*Data provided:*
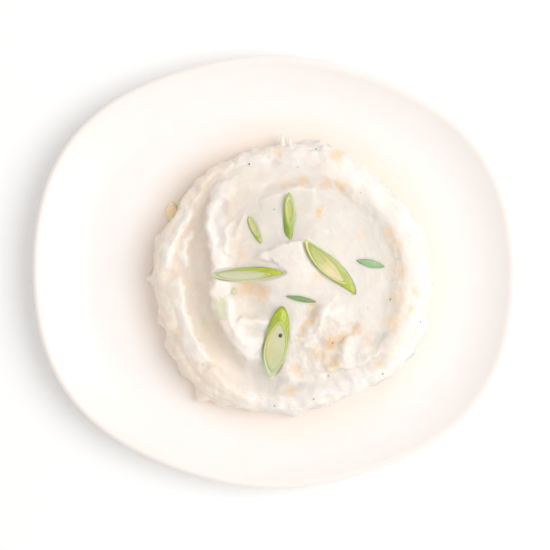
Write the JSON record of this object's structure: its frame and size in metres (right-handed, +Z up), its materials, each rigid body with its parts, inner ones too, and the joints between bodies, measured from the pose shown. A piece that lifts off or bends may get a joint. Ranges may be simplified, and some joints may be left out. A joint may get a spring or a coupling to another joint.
{
  "type": "mashed potato side on a plate",
  "caption": "Mound of mashed potato, swirled with a spoon and topped with sliced spring onion, served on a shallow egg-shaped plate.",
  "frame": {"origin": "middle of the plate's outline, on the plane of the table that its foot ring stands on", "axes": "+X along the plate's longest extent, towards its right side as served, +Y towards its back, +Z up"},
  "size_m": [0.204, 0.1826, 0.035],
  "materials": {
    "glazed_stoneware": "cream glaze",
    "mashed_potato": "soft and moist, satin",
    "spring_onion": "fresh cut, satin",
    "spring_onion_leaf": "waxy leaf"
  },
  "bodies": {
    "root": {"plate": "glazed_stoneware", "mash": "mashed_potato", "spring_onion_1": "spring_onion", "spring_onion_2": "spring_onion", "spring_onion_3": "spring_onion", "spring_onion_4": "spring_onion", "spring_onion_5": "spring_onion_leaf", "spring_onion_6": "spring_onion_leaf", "spring_onion_7": "spring_onion"}
  },
  "joints": []
}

*Do this:* Copy out every line of the data above, exactly as given.

*Complete output:*
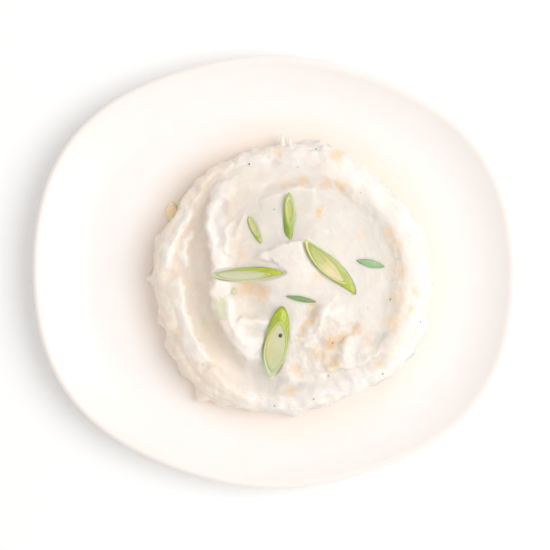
Write the JSON record of this object's structure: its frame and size in metres (right-handed, +Z up), its materials, each rigid body with its parts, inner ones too, and the joints between bodies, measured from the pose shown. A piece that lifts off or bends may get a joint. Ranges may be simplified, and some joints may be left out. A joint may get a spring or a coupling to another joint.
{
  "type": "mashed potato side on a plate",
  "caption": "Mound of mashed potato, swirled with a spoon and topped with sliced spring onion, served on a shallow egg-shaped plate.",
  "frame": {"origin": "middle of the plate's outline, on the plane of the table that its foot ring stands on", "axes": "+X along the plate's longest extent, towards its right side as served, +Y towards its back, +Z up"},
  "size_m": [0.204, 0.1826, 0.035],
  "materials": {
    "glazed_stoneware": "cream glaze",
    "mashed_potato": "soft and moist, satin",
    "spring_onion": "fresh cut, satin",
    "spring_onion_leaf": "waxy leaf"
  },
  "bodies": {
    "root": {"plate": "glazed_stoneware", "mash": "mashed_potato", "spring_onion_1": "spring_onion", "spring_onion_2": "spring_onion", "spring_onion_3": "spring_onion", "spring_onion_4": "spring_onion", "spring_onion_5": "spring_onion_leaf", "spring_onion_6": "spring_onion_leaf", "spring_onion_7": "spring_onion"}
  },
  "joints": []
}